Two-photon fluorescence lifetime imaging microscopy (FLIM) is a technique that not only probes the intensity of fluorophores, but also provides the temporal decay trace of said fluorophores on a pixel-by-pixel basis. These traces can then be transformed into the frequency domain for subsequent analysis, resulting in a scatterplot of phasor coordinates where each phasor corresponds to a single image pixel. With this in mind, it follows that individual fluorophores result in distinct clusters in the phasor plot, and a mixture of two fluorophores results in phasors that fall somewhere along a line linking the two clusters depending on the relative fluorophore concentrations. Until now, distinction of fluorescent species has relied mainly on computing the Euclidean distance between a given phasor and the mean coordinates of reference phasor clusters. However, this approach becomes inadequate in cases where one fluorophore has a much wider lifetime distribution than the other. As such, we propose the use of the Mahalanobis distance as an alternative to the Euclidean distance, as this metric additionally factors in the relative spread of each reference phasor cluster. This method has been applied to studying the oxidative response of ex vivo human skin via endogenous NADH fluorescence as it is exposed to chemical sun filters, the active ingredients in sunscreens. Given that both NADH and sun filters are fluorescent under the same excitation and emission conditions, the proposed Mahalanobis distance approach was used to distinguish the source of fluorescence in images of human skin. This allowed for the assessment of oxidative response as well as the tracking and monitoring of the sun filter formulation as it permeated throughout the skin.

Phasor fluorescence lifetime microscopy of NADH to analyze metabolic activity of adipocytes (Conference Presentation)

The evaluation of complex metabolic changes of individual live cells and heterogeneous cell cultures is not feasible using traditional methods due to their destructive behavior and lack of spatial information. Two-photon excited fluorescence of intrinsic fluorophores such as nicotinamide adenine dinucleotide (NADH) facilitate a label-free and non-destructive evaluation of metabolic activity. This study explores the phasor approach in combination with two-photon fluorescence lifetime imaging microscopy (FLIM) as a potential method to evaluate pharmacologically induced metabolic changes that occur during the browning of adipocytes. The possibility of browning of white adipose cells is a desirable prospect for the treatment of obesity and related disorders. Here, we compared the results obtained by Fourier-based phasor analysis with the traditional exponential FLIM analysis as well as results of an extracellular flux analyzer.
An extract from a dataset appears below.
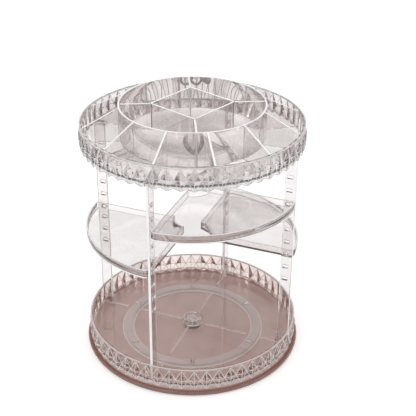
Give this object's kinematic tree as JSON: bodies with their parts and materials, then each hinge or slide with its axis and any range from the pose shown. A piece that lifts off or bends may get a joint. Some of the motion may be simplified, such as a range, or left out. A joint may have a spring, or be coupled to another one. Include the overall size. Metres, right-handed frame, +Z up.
{
  "type": "rotating cosmetics organizer",
  "caption": "Clear rotating cosmetics carousel: two diamond-cut round trays joined by posts, with hung fan shelves, radial compartments and a lift-out brush cup.",
  "frame": {"origin": "middle of the resting plane under the rubber feet, on the turning axis", "axes": "+Z up along the turning axis, -Y towards the front, +X to the right seen from the front"},
  "size_m": [0.289, 0.289, 0.3402],
  "materials": {
    "clear_plastic": "clear, polished, moulded",
    "warm_clear_plastic": "clear with a warm tint, polished, moulded",
    "clear_rubber": "translucent soft rubber",
    "race_plastic": "satin translucent",
    "bright_steel": "bright"
  },
  "bodies": {
    "base": {"base_disc": "warm_clear_plastic", "rubber_feet": "clear_rubber", "bearing_race": "race_plastic", "centre_pin": "bright_steel", "pin_nut": "bright_steel"},
    "roller_cage": {"cage_ring": "race_plastic", "bearing_rollers": "bright_steel"},
    "carousel": {"bottom_tray": "warm_clear_plastic", "hub_cap": "warm_clear_plastic", "post_front_left": "clear_plastic", "post_front_right": "clear_plastic", "post_back_right": "clear_plastic", "post_back_left": "clear_plastic"},
    "front_shelf": {"shelf_front": "clear_plastic"},
    "right_shelf": {"shelf_right": "clear_plastic"},
    "back_shelf": {"shelf_back": "clear_plastic"},
    "left_shelf": {"shelf_left": "clear_plastic"},
    "top_tray_unit": {"top_tray": "clear_plastic", "ring_partition": "clear_plastic", "divider_01": "clear_plastic", "divider_02": "clear_plastic", "divider_03": "clear_plastic", "divider_04": "clear_plastic", "divider_05": "clear_plastic", "divider_06": "clear_plastic", "divider_07": "clear_plastic", "divider_08": "clear_plastic", "divider_09": "clear_plastic", "divider_10": "clear_plastic", "divider_11": "clear_plastic", "divider_12": "clear_plastic", "inner_web_1": "clear_plastic", "inner_web_2": "clear_plastic", "inner_web_3": "clear_plastic", "inner_web_4": "clear_plastic"},
    "cup": {"brush_cup": "clear_plastic"}
  },
  "joints": [
    {"name": "carousel_spin", "type": "hinge", "parent": "base", "child": "carousel", "pos_m": [0, 0, 0.0125], "axis": [0, 0, 1], "continuous": true},
    {"name": "cage_spin", "type": "hinge", "parent": "base", "child": "roller_cage", "pos_m": [0, 0, 0.0096], "axis": [0, 0, 1], "continuous": true},
    {"name": "front_shelf_pull", "type": "slide", "parent": "carousel", "child": "front_shelf", "axis": [0.3907, -0.9205, 0], "range_m": [0, 0.11]},
    {"name": "right_shelf_pull", "type": "slide", "parent": "carousel", "child": "right_shelf", "axis": [0.9205, 0.3907, 0], "range_m": [0, 0.11]},
    {"name": "back_shelf_pull", "type": "slide", "parent": "carousel", "child": "back_shelf", "axis": [-0.3907, 0.9205, 0], "range_m": [0, 0.11]},
    {"name": "left_shelf_pull", "type": "slide", "parent": "carousel", "child": "left_shelf", "axis": [-0.9205, -0.3907, 0], "range_m": [0, 0.11]},
    {"name": "top_tray_lift", "type": "slide", "parent": "carousel", "child": "top_tray_unit", "axis": [0, 0, 1], "range_m": [0, 0.06]},
    {"name": "cup_lift", "type": "slide", "parent": "top_tray_unit", "child": "cup", "axis": [0, 0, 1], "range_m": [0, 0.08]}
  ],
  "couplings": [
    {"joint": "cage_spin", "follows": "carousel_spin", "ratio": 0.5}
  ]
}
The alteration of glycolytic function and oxidative phosphorylation after treatment with pharmacological reagents significantly shift the contribution of each of the fluorescence lifetime components to the total fluorescence intensity. Further, we showed that the ratios of the lifetime components obtained by the phasor approach reflect the shift in mitochondrial and cytosolic NADH concentration. The phasor analysis agrees with traditional assessments, such as the optical free-to-bound NADH ratio as well as the oxygen consumption rate and extracellular acidification rate as determined by the extracellular flux analyzer. Our results support the concept that non-invasive sensing of fat metabolism and browning of fat may be possible by analyzing the fluorescence lifetime of NADH using the phasor approach.